╭─ Data provided

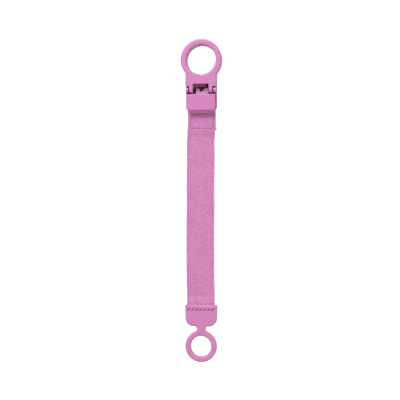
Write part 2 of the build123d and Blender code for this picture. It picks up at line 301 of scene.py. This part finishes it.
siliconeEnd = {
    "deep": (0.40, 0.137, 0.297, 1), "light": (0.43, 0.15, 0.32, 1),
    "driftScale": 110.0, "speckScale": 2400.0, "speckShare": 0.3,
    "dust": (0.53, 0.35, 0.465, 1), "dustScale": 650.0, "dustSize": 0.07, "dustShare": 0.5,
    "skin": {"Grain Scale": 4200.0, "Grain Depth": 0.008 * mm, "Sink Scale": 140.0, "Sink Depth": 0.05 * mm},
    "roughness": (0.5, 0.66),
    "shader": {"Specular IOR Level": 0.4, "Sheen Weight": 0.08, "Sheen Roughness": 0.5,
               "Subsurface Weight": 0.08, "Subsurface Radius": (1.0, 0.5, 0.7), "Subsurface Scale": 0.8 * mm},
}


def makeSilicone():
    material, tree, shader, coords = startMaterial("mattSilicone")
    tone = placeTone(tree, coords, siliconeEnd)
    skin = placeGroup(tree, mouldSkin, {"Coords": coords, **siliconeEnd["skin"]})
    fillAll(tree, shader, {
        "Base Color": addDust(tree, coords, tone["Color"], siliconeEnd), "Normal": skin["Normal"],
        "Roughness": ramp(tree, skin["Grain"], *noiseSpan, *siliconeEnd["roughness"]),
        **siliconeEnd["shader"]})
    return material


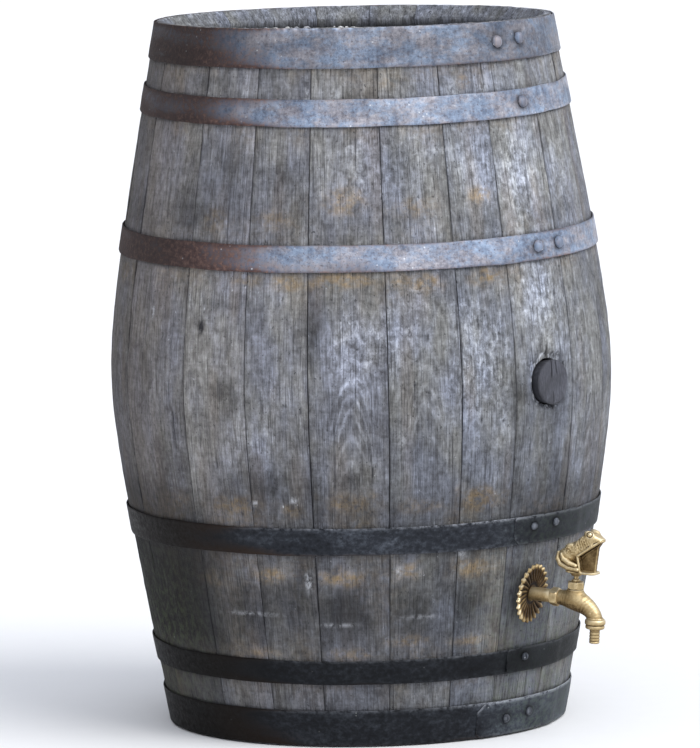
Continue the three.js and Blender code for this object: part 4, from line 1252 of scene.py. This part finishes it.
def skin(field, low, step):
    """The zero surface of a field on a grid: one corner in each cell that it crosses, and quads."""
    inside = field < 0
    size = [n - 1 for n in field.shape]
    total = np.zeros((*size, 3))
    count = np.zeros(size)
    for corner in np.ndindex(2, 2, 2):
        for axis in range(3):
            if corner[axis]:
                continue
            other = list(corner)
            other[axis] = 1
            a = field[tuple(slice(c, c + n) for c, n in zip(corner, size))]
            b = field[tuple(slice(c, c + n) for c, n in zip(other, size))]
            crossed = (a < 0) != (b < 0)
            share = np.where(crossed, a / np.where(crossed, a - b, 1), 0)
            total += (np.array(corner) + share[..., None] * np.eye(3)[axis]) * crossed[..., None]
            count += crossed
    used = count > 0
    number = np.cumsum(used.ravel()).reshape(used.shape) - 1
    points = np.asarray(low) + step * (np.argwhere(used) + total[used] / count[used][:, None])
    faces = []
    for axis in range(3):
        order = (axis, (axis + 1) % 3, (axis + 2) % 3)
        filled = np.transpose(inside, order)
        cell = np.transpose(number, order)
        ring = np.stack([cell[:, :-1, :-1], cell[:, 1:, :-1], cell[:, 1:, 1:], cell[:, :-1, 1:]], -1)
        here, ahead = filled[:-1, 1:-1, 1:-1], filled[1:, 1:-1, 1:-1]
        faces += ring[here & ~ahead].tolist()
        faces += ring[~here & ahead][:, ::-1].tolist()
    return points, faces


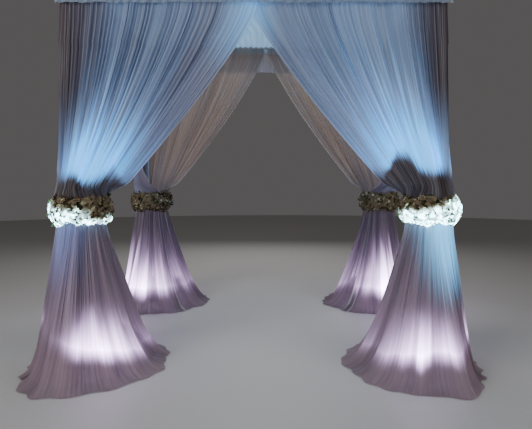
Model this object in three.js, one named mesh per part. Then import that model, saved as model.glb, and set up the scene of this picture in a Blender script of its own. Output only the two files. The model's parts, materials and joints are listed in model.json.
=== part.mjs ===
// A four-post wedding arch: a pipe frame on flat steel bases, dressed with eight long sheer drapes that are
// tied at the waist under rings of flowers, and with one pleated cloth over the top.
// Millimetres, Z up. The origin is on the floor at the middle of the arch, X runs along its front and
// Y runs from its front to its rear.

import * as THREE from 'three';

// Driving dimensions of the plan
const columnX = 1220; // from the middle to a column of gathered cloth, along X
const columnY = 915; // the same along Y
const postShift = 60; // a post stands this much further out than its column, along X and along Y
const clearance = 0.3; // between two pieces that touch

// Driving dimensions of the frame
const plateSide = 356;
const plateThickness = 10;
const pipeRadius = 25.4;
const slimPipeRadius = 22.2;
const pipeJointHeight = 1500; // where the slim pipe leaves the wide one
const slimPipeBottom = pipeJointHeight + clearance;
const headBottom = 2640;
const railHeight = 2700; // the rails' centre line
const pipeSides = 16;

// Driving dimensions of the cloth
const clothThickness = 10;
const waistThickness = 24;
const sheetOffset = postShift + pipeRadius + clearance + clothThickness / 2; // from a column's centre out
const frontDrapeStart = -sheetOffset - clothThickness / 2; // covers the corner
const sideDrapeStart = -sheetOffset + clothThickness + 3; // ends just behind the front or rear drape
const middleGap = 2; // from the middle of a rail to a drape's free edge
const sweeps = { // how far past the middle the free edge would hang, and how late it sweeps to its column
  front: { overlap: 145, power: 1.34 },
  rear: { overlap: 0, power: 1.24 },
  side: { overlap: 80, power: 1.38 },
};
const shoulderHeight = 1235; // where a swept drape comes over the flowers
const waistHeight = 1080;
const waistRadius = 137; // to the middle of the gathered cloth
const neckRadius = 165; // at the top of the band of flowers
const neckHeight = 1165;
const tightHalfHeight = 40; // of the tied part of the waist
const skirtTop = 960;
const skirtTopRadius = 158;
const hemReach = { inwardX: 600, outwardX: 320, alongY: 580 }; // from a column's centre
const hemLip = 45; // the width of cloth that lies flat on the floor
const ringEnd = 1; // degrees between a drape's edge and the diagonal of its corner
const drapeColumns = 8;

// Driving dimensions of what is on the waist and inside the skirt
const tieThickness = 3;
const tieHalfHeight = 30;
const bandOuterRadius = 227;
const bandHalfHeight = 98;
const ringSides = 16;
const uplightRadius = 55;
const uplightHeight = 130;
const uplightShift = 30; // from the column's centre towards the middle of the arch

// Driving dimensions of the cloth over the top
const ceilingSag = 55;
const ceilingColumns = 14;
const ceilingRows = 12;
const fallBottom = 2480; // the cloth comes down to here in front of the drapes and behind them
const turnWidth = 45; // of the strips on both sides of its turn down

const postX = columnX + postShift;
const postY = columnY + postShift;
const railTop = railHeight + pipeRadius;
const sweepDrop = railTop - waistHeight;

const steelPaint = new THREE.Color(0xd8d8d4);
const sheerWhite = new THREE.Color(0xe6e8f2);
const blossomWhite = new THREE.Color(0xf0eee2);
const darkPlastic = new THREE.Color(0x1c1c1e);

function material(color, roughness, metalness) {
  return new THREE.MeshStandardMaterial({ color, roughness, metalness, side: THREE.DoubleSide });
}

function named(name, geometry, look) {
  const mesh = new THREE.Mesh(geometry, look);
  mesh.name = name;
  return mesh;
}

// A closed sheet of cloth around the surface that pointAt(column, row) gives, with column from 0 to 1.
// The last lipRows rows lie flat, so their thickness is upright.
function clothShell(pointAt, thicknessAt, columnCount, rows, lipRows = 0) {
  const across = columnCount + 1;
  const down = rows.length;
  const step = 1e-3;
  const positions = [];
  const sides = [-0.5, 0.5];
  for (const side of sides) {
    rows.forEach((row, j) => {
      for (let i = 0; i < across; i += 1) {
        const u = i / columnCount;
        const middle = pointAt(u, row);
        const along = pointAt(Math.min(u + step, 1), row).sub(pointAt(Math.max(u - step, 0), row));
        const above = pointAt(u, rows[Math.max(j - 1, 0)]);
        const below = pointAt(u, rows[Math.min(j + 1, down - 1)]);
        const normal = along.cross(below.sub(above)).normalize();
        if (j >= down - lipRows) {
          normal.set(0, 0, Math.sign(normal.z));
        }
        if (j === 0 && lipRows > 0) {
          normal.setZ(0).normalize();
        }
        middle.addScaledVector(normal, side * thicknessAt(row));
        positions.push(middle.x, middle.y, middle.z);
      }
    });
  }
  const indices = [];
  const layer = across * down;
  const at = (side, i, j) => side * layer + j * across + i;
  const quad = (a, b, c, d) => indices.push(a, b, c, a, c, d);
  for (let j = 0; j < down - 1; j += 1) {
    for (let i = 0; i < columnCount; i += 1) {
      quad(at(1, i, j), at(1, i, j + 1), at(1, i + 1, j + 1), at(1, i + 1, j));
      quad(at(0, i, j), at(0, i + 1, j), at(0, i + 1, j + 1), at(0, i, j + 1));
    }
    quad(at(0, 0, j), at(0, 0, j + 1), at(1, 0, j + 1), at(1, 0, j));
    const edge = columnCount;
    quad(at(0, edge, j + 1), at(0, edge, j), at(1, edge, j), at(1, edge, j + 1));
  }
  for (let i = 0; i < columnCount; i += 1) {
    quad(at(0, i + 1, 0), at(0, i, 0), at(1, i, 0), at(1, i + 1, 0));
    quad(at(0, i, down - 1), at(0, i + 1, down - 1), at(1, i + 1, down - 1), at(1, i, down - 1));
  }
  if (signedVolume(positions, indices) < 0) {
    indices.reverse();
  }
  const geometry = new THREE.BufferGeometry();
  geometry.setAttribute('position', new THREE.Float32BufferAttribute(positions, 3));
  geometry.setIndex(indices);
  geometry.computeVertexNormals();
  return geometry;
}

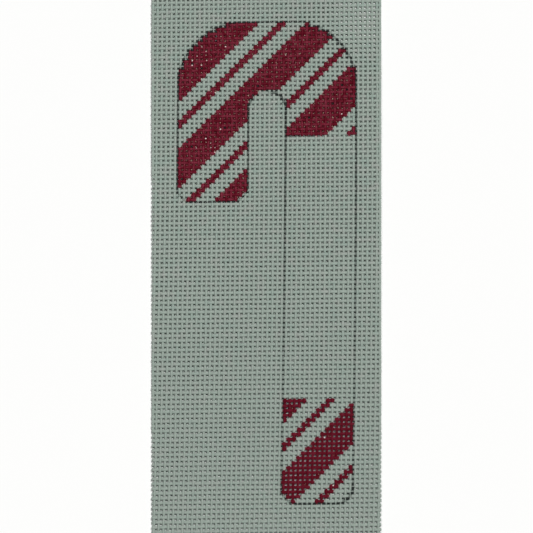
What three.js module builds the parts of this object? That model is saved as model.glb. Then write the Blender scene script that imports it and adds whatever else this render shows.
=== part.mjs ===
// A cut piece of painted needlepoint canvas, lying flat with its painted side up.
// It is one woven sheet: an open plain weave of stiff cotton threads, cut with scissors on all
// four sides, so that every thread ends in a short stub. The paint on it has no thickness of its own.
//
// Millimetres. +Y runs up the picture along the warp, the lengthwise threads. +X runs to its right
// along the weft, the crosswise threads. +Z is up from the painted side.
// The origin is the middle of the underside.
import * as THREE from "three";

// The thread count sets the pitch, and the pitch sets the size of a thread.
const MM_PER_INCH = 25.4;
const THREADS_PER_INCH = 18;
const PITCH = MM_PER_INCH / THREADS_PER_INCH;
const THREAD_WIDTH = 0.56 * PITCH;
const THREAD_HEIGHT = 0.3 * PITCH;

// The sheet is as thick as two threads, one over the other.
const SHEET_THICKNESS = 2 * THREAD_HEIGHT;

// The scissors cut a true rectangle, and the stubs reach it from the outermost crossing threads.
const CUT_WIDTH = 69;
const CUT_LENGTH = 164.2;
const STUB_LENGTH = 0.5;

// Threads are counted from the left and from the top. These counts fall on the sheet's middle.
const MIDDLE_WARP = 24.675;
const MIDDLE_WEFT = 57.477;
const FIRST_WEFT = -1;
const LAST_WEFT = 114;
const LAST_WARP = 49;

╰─

State the count of lines with the word "object" in them, and write nothing else.

### Written solution
3